A Real Estate Debt Crisis Spreads, Restaurant Bargain Offerings Change, and More
As the commercial real estate sector deals with nearly $1 trillion in loans coming due this year, previously solid bonds that finance properties are looking shakier.
Getty Images
Commercial real estate is in trouble. The national vacancy rate is at a record 20 percent, and banks and property owners are already struggling with rising loan default rates. Now, commercial real estate bonds once considered rock solid–some are even AAA rated–are now being sold at huge discounts, or dumped as worthless. We take a look at why single-asset, single-borrower (SASB) bonds were once considered a safe, low-risk investment, and why that’s much less certain now. With an increasingly shaky financial support structure, what is next for the commercial property sector?

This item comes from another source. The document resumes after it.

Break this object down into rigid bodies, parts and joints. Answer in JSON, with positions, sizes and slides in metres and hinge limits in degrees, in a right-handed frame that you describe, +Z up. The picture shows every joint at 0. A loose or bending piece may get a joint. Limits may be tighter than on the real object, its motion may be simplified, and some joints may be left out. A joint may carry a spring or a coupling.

Here’s what else we’re keeping an eye on today:
- Big tech is playing hardball as it embraces AI. Meta, following a similar announcement by Apple, said it won’t make some aspects of its newest multimodal AI available to EU users, citing a “lack of clarity” from regulators. Is this an example of overregulation, or a growing caution over the effects of AI? It’s certainly a sign that big tech companies are all-in on AI if they’re prepared to deliberately shun the governing body of some 400 million people. Meanwhile, market leader OpenAI touts its new research on AI safety, but critics say it’s not good enough.

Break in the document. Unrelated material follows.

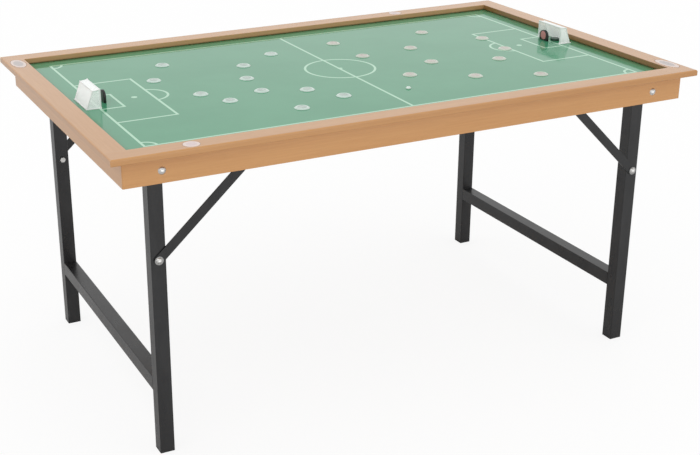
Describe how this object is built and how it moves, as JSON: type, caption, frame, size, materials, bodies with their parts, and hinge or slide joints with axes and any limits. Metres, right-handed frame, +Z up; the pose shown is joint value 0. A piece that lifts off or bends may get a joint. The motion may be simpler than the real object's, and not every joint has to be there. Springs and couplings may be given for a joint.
{
  "type": "button football table",
  "caption": "Button football table: a sunk green board in a flat wooden rim, a low apron, folding square-tube legs with flat braces, small goals and loose buttons.",
  "frame": {"origin": "on the floor, under the middle of the table", "axes": "+X along the table's length towards the right goal, +Y from front to back, +Z up"},
  "size_m": [1.53, 0.93, 0.787],
  "materials": {
    "green_board": "smooth green paint with printed pale lines",
    "rim_wood": "satin varnish",
    "apron_wood": "satin varnish",
    "pale_wood": "planed, bare",
    "black_steel": "semi-gloss black paint",
    "bright_steel": "bright plating",
    "foot_plastic": "matt",
    "goal_white": "gloss",
    "net_cord": "fine white cord",
    "keeper_black": "gloss, with a plain round red face",
    "disc_dark": "gloss",
    "play_disc_white": "matt",
    "home_plastic": "polished white with a greyish middle",
    "away_plastic": "polished cream with a pinkish middle"
  },
  "bodies": {
    "table": {"playing_board": "green_board", "rail_front": "rim_wood", "rail_back": "rim_wood", "rail_left": "rim_wood", "rail_right": "rim_wood", "apron_front": "apron_wood", "apron_back": "apron_wood", "apron_left": "apron_wood", "apron_right": "apron_wood", "bearer_strips": "pale_wood", "centre_batten": "pale_wood", "pivot_blocks": "pale_wood", "pivot_bolts": "bright_steel", "pivot_nuts": "bright_steel", "catch_plates": "black_steel", "wood_screws": "bright_steel"},
    "left_frame": {"leg_left_front": "black_steel", "leg_left_back": "black_steel", "stretcher_left": "black_steel", "feet_left": "foot_plastic", "brace_bolts_left": "bright_steel"},
    "right_frame": {"leg_right_front": "black_steel", "leg_right_back": "black_steel", "stretcher_right": "black_steel", "feet_right": "foot_plastic", "brace_bolts_right": "bright_steel"},
    "left_front_brace": {"brace_left_front": "black_steel"},
    "left_back_brace": {"brace_left_back": "black_steel"},
    "right_front_brace": {"brace_right_front": "black_steel"},
    "right_back_brace": {"brace_right_back": "black_steel"},
    "left_goal": {"goal_left": "goal_white", "goal_net_left": "net_cord"},
    "right_goal": {"goal_right": "goal_white", "goal_net_right": "net_cord"},
    "left_keeper": {"keeper_left": "keeper_black"},
    "right_keeper": {"keeper_right": "keeper_black"},
    "loose_disc": {"flick_disc": "disc_dark"},
    "loose_play_disc": {"play_disc": "play_disc_white"},
    "home_button_1_body": {"home_button_1": "home_plastic"},
    "home_button_2_body": {"home_button_2": "home_plastic"},
    "home_button_3_body": {"home_button_3": "home_plastic"},
    "home_button_4_body": {"home_button_4": "home_plastic"},
    "home_button_5_body": {"home_button_5": "home_plastic"},
    "home_button_6_body": {"home_button_6": "home_plastic"},
    "home_button_7_body": {"home_button_7": "home_plastic"},
    "home_button_8_body": {"home_button_8": "home_plastic"},
    "home_button_9_body": {"home_button_9": "home_plastic"},
    "home_button_10_body": {"home_button_10": "home_plastic"},
    "home_button_11_body": {"home_button_11": "home_plastic"},
    "away_button_1_body": {"away_button_1": "away_plastic"},
    "away_button_2_body": {"away_button_2": "away_plastic"},
    "away_button_3_body": {"away_button_3": "away_plastic"},
    "away_button_4_body": {"away_button_4": "away_plastic"},
    "away_button_5_body": {"away_button_5": "away_plastic"},
    "away_button_6_body": {"away_button_6": "away_plastic"},
    "away_button_7_body": {"away_button_7": "away_plastic"},
    "away_button_8_body": {"away_button_8": "away_plastic"},
    "away_button_9_body": {"away_button_9": "away_plastic"},
    "away_button_10_body": {"away_button_10": "away_plastic"},
    "away_button_11_body": {"away_button_11": "away_plastic"}
  },
  "joints": [
    {"name": "left_fold", "type": "hinge", "parent": "table", "child": "left_frame", "pos_m": [-0.6475, 0, 0.708], "axis": [0, -1, 0], "range_deg": [0, 90]},
    {"name": "right_fold", "type": "hinge", "parent": "table", "child": "right_frame", "pos_m": [0.6475, 0, 0.708], "axis": [0, 1, 0], "range_deg": [0, 86]},
    {"name": "left_front_brace_turn", "type": "hinge", "parent": "left_frame", "child": "left_front_brace", "pos_m": [-0.6475, 0, 0.485], "axis": [0, 1, 0], "range_deg": [0, 132.45]},
    {"name": "left_back_brace_turn", "type": "hinge", "parent": "left_frame", "child": "left_back_brace", "pos_m": [-0.6475, 0, 0.485], "axis": [0, 1, 0], "range_deg": [0, 132.45]},
    {"name": "right_front_brace_turn", "type": "hinge", "parent": "right_frame", "child": "right_front_brace", "pos_m": [0.6475, 0, 0.485], "axis": [0, -1, 0], "range_deg": [0, 134.6]},
    {"name": "right_back_brace_turn", "type": "hinge", "parent": "right_frame", "child": "right_back_brace", "pos_m": [0.6475, 0, 0.485], "axis": [0, -1, 0], "range_deg": [0, 134.6]},
    {"name": "left_goal_lift", "type": "slide", "parent": "table", "child": "left_goal", "axis": [0, 0, 1], "range_m": [0, 0.15]},
    {"name": "right_goal_lift", "type": "slide", "parent": "table", "child": "right_goal", "axis": [0, 0, 1], "range_m": [0, 0.15]},
    {"name": "left_keeper_slide", "type": "slide", "parent": "table", "child": "left_keeper", "axis": [0, 1, 0], "range_m": [-0.028, 0.028]},
    {"name": "right_keeper_slide", "type": "slide", "parent": "table", "child": "right_keeper", "axis": [0, 1, 0], "range_m": [-0.028, 0.028]},
    {"name": "disc_slide", "type": "slide", "parent": "table", "child": "loose_disc", "axis": [0, 1, 0], "range_m": [-0.027, 0.035]},
    {"name": "play_disc_slide", "type": "slide", "parent": "table", "child": "loose_play_disc", "axis": [1, 0, 0], "range_m": [-0.05, 0.12]},
    {"name": "home_button_1_slide", "type": "slide", "parent": "table", "child": "home_button_1_body", "axis": [1, 0, 0], "range_m": [-0.05, 0.05]},
    {"name": "home_button_2_slide", "type": "slide", "parent": "table", "child": "home_button_2_body", "axis": [1, 0, 0], "range_m": [-0.05, 0.05]},
    {"name": "home_button_3_slide", "type": "slide", "parent": "table", "child": "home_button_3_body", "axis": [1, 0, 0], "range_m": [-0.05, 0.05]},
    {"name": "home_button_4_slide", "type": "slide", "parent": "table", "child": "home_button_4_body", "axis": [1, 0, 0], "range_m": [-0.05, 0.05]},
    {"name": "home_button_5_slide", "type": "slide", "parent": "table", "child": "home_button_5_body", "axis": [1, 0, 0], "range_m": [-0.05, 0.05]},
    {"name": "home_button_6_slide", "type": "slide", "parent": "table", "child": "home_button_6_body", "axis": [1, 0, 0], "range_m": [-0.05, 0.05]},
    {"name": "home_button_7_slide", "type": "slide", "parent": "table", "child": "home_button_7_body", "axis": [1, 0, 0], "range_m": [-0.05, 0.05]},
    {"name": "home_button_8_slide", "type": "slide", "parent": "table", "child": "home_button_8_body", "axis": [1, 0, 0], "range_m": [-0.05, 0.05]},
    {"name": "home_button_9_slide", "type": "slide", "parent": "table", "child": "home_button_9_body", "axis": [1, 0, 0], "range_m": [-0.05, 0.05]},
    {"name": "home_button_10_slide", "type": "slide", "parent": "table", "child": "home_button_10_body", "axis": [1, 0, 0], "range_m": [-0.05, 0.05]},
    {"name": "home_button_11_slide", "type": "slide", "parent": "table", "child": "home_button_11_body", "axis": [1, 0, 0], "range_m": [-0.05, 0.05]},
    {"name": "away_button_1_slide", "type": "slide", "parent": "table", "child": "away_button_1_body", "axis": [1, 0, 0], "range_m": [-0.05, 0.05]},
    {"name": "away_button_2_slide", "type": "slide", "parent": "table", "child": "away_button_2_body", "axis": [1, 0, 0], "range_m": [-0.05, 0.05]},
    {"name": "away_button_3_slide", "type": "slide", "parent": "table", "child": "away_button_3_body", "axis": [1, 0, 0], "range_m": [-0.05, 0.05]},
    {"name": "away_button_4_slide", "type": "slide", "parent": "table", "child": "away_button_4_body", "axis": [1, 0, 0], "range_m": [-0.05, 0.05]},
    {"name": "away_button_5_slide", "type": "slide", "parent": "table", "child": "away_button_5_body", "axis": [1, 0, 0], "range_m": [-0.05, 0.05]},
    {"name": "away_button_6_slide", "type": "slide", "parent": "table", "child": "away_button_6_body", "axis": [1, 0, 0], "range_m": [-0.05, 0.05]},
    {"name": "away_button_7_slide", "type": "slide", "parent": "table", "child": "away_button_7_body", "axis": [1, 0, 0], "range_m": [-0.05, 0.05]},
    {"name": "away_button_8_slide", "type": "slide", "parent": "table", "child": "away_button_8_body", "axis": [1, 0, 0], "range_m": [-0.05, 0.05]},
    {"name": "away_button_9_slide", "type": "slide", "parent": "table", "child": "away_button_9_body", "axis": [1, 0, 0], "range_m": [-0.05, 0.05]},
    {"name": "away_button_10_slide", "type": "slide", "parent": "table", "child": "away_button_10_body", "axis": [1, 0, 0], "range_m": [-0.05, 0.05]},
    {"name": "away_button_11_slide", "type": "slide", "parent": "table", "child": "away_button_11_body", "axis": [1, 0, 0], "range_m": [-0.05, 0.05]}
  ],
  "couplings": [
    {"joint": "left_front_brace_turn", "follows": "left_fold", "ratio": 1.4717},
    {"joint": "left_back_brace_turn", "follows": "left_fold", "ratio": 1.4717},
    {"joint": "right_front_brace_turn", "follows": "right_fold", "ratio": 1.5651},
    {"joint": "right_back_brace_turn", "follows": "right_fold", "ratio": 1.5651}
  ]
}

- Olive Garden owner Darden Restaurants made a $605 million offer for the Tex-Mex chain Chuy’s just a year after it bought Ruth’s Chris Steak House. The move appears to reflect an observation Darden’s CEO made earlier this year about brands operating in an inflation-conscious environment. While consumer cost cutting is hurting traffic to fast-food chains, restaurants with higher quality offerings, rather than discounted deals, are faring far better. But diners still love a bargain, and premium burger chain Red Robin is hustling to offer the now de rigueur promotional items to increasingly stingy customers, with a twist. While maintaining prices on its higher end menu items–as Darden insists–it’s proposing the all-you-can-eat offers that got Red Lobster into trouble. The deal only applies to relatively inexpensive items customers love pairing with their main courses: garlic fries, steamed broccoli, salad, cream soda, floats, lemonade flavors, and certain desserts. It’s a marketing tactic that doesn’t cut into its premium priced entrees.
- How do you take a space station out of orbit? SpaceX, which won NASA’s $843 million contract to deorbit the International Space Station, announced its plan for taking the high-flying laboratory out of service at the end of the decade. The company said it will use a supercharged version of its Dragon spacecraft, with extra power to help guide the entire space station.
- NASA cancels its moon rover mission, citing cost overruns and launch delays. The Viper rover mission was supposed to launch in 2023, with a lander made by Astrobotic Technology, a startup space company.
- The newly retired Cleveland Fed president Loretta Mester said that with inflation headed lower, U.S. interest rates are likely to follow.
- Offshore wind power hits some snags as the collapse of a turbine off Martha’s Vineyard shut beaches in neighboring Nantucket, while a major new project begins off the New York coast and New Jersey readies money for research in areas where wind farms are planned.
- California is the first state to get federal funds for a hydrogen energy hub as the transition from fossil fuels makes fitful progress.
- Artists are taking things into their own hands to protect their work from generative AI, fighting back with high-tech shields and lawsuits.
- The National Transportation Safety Board will hold hearings on Boeing’s January 737 MAX door incident, as the aircraft maker’s union workers vote to approve a strike mandate amid contract negotiations.
- Britain’s new government aims to regulate the most powerful AI models, in a new development over AI safety concerns. It may set a standard for future AI oversight.